The RSA SecurID is a solution for user authentication managed by the Security Division of EMC and is based on an approach called two-factor authentication. This solution is a resolution to a weak security mechanism such as a password, as anyone who steals the password will appear completely genuine. RSA adds a second, physical proof that makes the certainty of authenticity exponentially higher. With the RSA solution for two-factor user authentication, authorized users are issued individually registered RSA SecurID tokens that generate single-use token codes, that keep changing based on a time code algorithm. A different token code is generated after every predetermined interval. The authentication server (RSA Authentication Manager) that protects the network and business applications validates this dynamic code. Each RSA SecurID token is unique and it is impossible to predict the value of a future token code by recording prior token codes. Thus when a correct token code is supplied together with a PIN, there is a high degree of certainty that the person is the valid user in possession of the RSA SecurID authenticator.

The following topics are provided:

How SecurID works

When a user attempts to access a protected resource, he is prompted for a unique passcode. The passcode is a combination of the user’s PIN and the code that is displayed on the authenticator token at the time of logon.

The user ID and pass code are intercepted by the RSA Authentication Agent and presented to the RSA Authentication Manager software which validates the pass code. The RSA SecurID system computes what number the token is supposed to be showing at that moment in time, checks it against what the user entered, and makes the decision to allow or deny access to the user. There is an agent software which allows this interaction.

RSA SecurID - Architecture

RSA SecurID architecture has three components: the RSA Authentication Manager, Agents, and Authenticators (tokens).   

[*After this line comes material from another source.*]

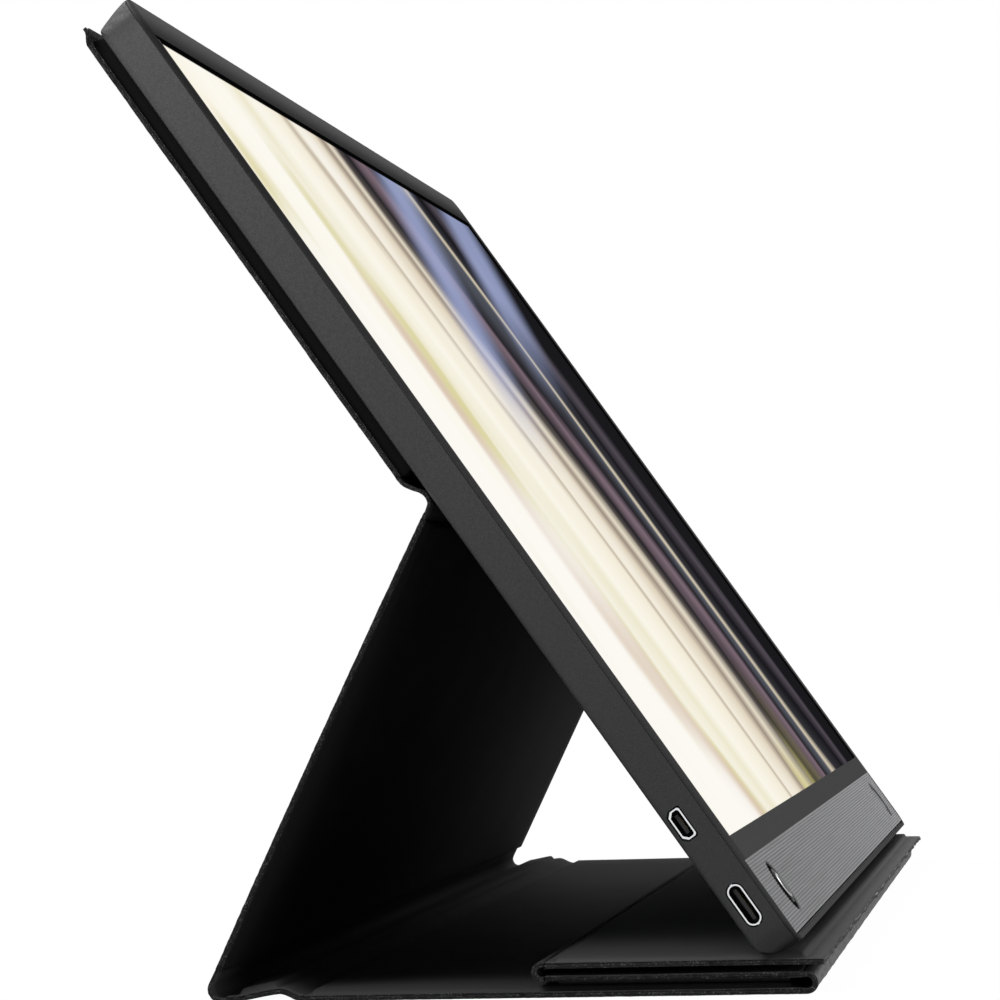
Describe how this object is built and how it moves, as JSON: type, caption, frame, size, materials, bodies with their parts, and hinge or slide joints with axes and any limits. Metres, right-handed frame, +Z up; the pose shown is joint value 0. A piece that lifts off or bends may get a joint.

When the user is logged in, the agent would read the logon request and transmit it to the RSA Authentication Manager.  The RSA Authentication Manager will evaluate the authentication request, looking up the username to see associated tokens with that user, then check to see if the token code is the same as it calculates internally, and ensure the PIN is correct. If any of these three pieces of information is wrong (username, token code, PIN), the authentication attempt will be rejected.  If everything is correct, the Authentication Manager will send a message to the agent that the authentication is successful. 

The RSA manager holds master timing information and shared secrets (seeds) between itself and the token. Usually, the tokens change every 60 seconds.

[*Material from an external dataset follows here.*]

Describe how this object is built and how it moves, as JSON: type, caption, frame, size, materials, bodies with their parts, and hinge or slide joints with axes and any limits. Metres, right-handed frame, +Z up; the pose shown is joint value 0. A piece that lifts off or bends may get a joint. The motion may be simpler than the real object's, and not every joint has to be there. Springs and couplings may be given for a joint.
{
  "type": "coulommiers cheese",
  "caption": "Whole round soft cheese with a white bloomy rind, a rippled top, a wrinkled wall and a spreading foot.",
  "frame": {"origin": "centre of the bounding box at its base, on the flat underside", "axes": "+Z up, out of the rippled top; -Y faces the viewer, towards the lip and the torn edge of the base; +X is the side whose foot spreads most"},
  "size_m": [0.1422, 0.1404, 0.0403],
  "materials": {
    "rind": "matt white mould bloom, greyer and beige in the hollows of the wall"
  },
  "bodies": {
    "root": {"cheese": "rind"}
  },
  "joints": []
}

It is important to understand that RSA authentication manager only performs authentication, not authorization.  For example, if Windows policy (authorization) did not allow the user to have a local login, Windows would reject the login, even though the user successfully authenticated with SecurID.

Some RSA Agents need to be installed and configured on a server while others are already embedded into the platform and just need to be configured, commonly the case with network firewalls and VPN equipment.

SecurID is actually an overloaded term.  SecurID is the brand for authentication solutions, which denotes a type of hardware or software token.  SecurID is also the name of the protocol used for communication between agents and the RSA Authentication manager software.  The SecurID protocol communicates on port 5500/UDP.  For networking equipment that directly supports the SecurID software, there’s usually a setting to add RSA servers to forward authentication requests.